How can I debounce the switches in "soft"ware on the FPGA? I found some examples online, but they didn't work for me. My internal clock is 16MHz.

Edit: I am using a TinyFPGA Bx module. According to the datasheet, the inputs are built with Schmitt-Triggers. Looking at the images of the osci, those „steps“ are weird behaviors between slide switch and input. For hardware debouncing, I used a 10k resistor and 10n capacitor. The wierd voltage rise / fall creates some wierd Fpga behavior. Why could that be and how could one filter the signal to be „just one jump“?

Edit: Solution: My clock was not unbounced. I solved it using Verilog.

Answer 1

I doubt you have issue in your Verilog code , and you say that weird behavior. The oscilloscope images seems normal. Try this simple example :

Switches to LEDs

`timescale 1ns / 1ps

module top(
    input [3:0] switches,
    output [3:0] leds
    );
    
    assign leds = switches;
endmodule

Remember to add constraint file for the switches and LEDs.

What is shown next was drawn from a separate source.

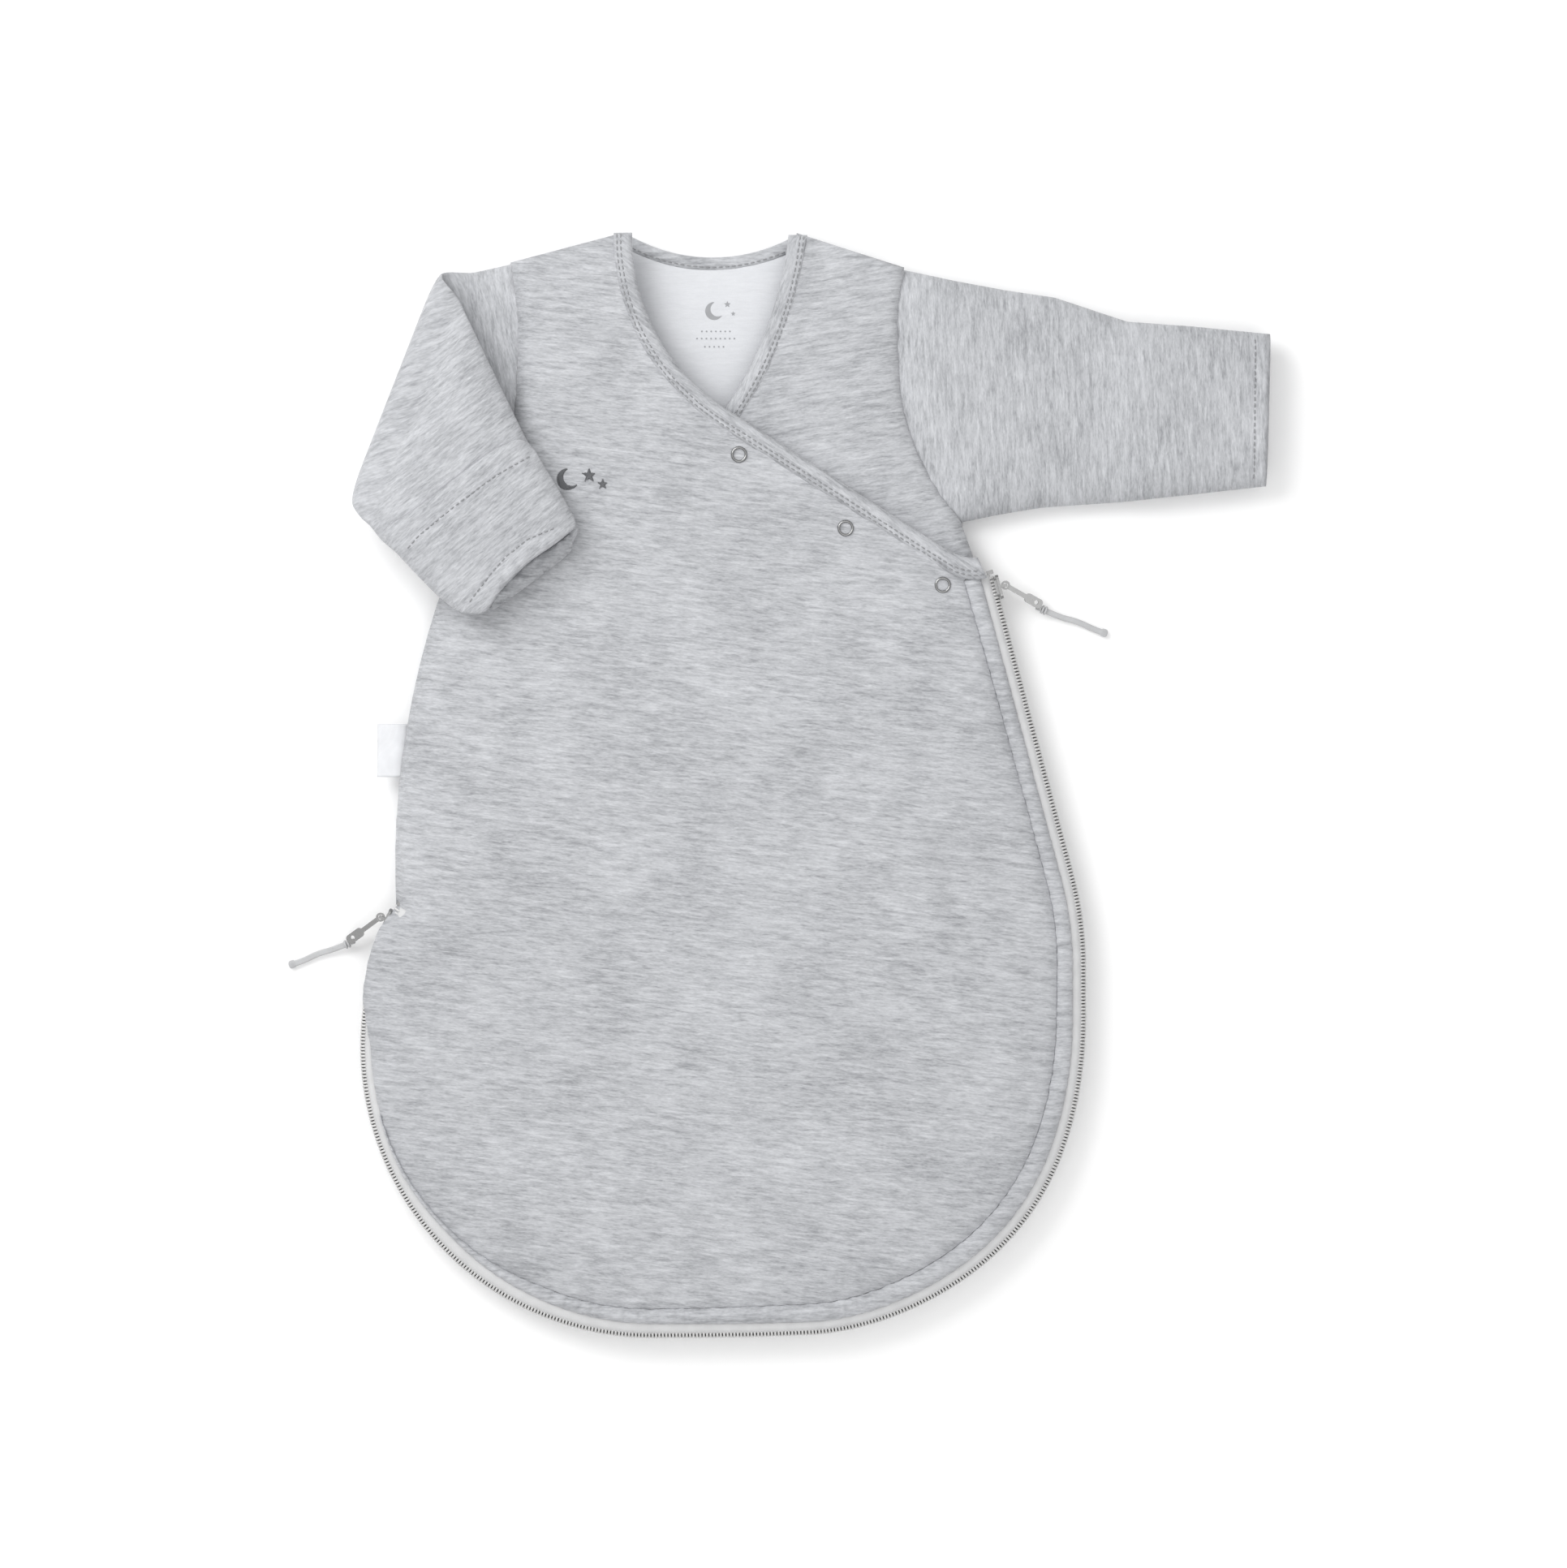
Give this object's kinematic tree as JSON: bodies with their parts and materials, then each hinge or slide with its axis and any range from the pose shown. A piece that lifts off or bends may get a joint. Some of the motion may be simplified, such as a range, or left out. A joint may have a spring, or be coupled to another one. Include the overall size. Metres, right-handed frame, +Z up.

Still if you need to debounce switches, The easiest way to debounce switches / Push buttons in Verilog is to use Slow clock. In order to achieve a slow clock , you have to use a clock divider , divide your 16MHz clock into something slower like 8MHz or 4MHz. With a slower clock you'll be able to catch the event.

Read this Article

Answer 2

I won't opine on whether the problem is your debouncing or not. I will just tell you how to debounce something in FPGAs (works in software too).

Conceptually, there are two simple debounce methods you can do when making a debounce block:

1. On an incoming edge, immediately pass the signal state to the output and latch that output for n-cycles. Low latency since it reacts immediately, but is sensitive to induced noise.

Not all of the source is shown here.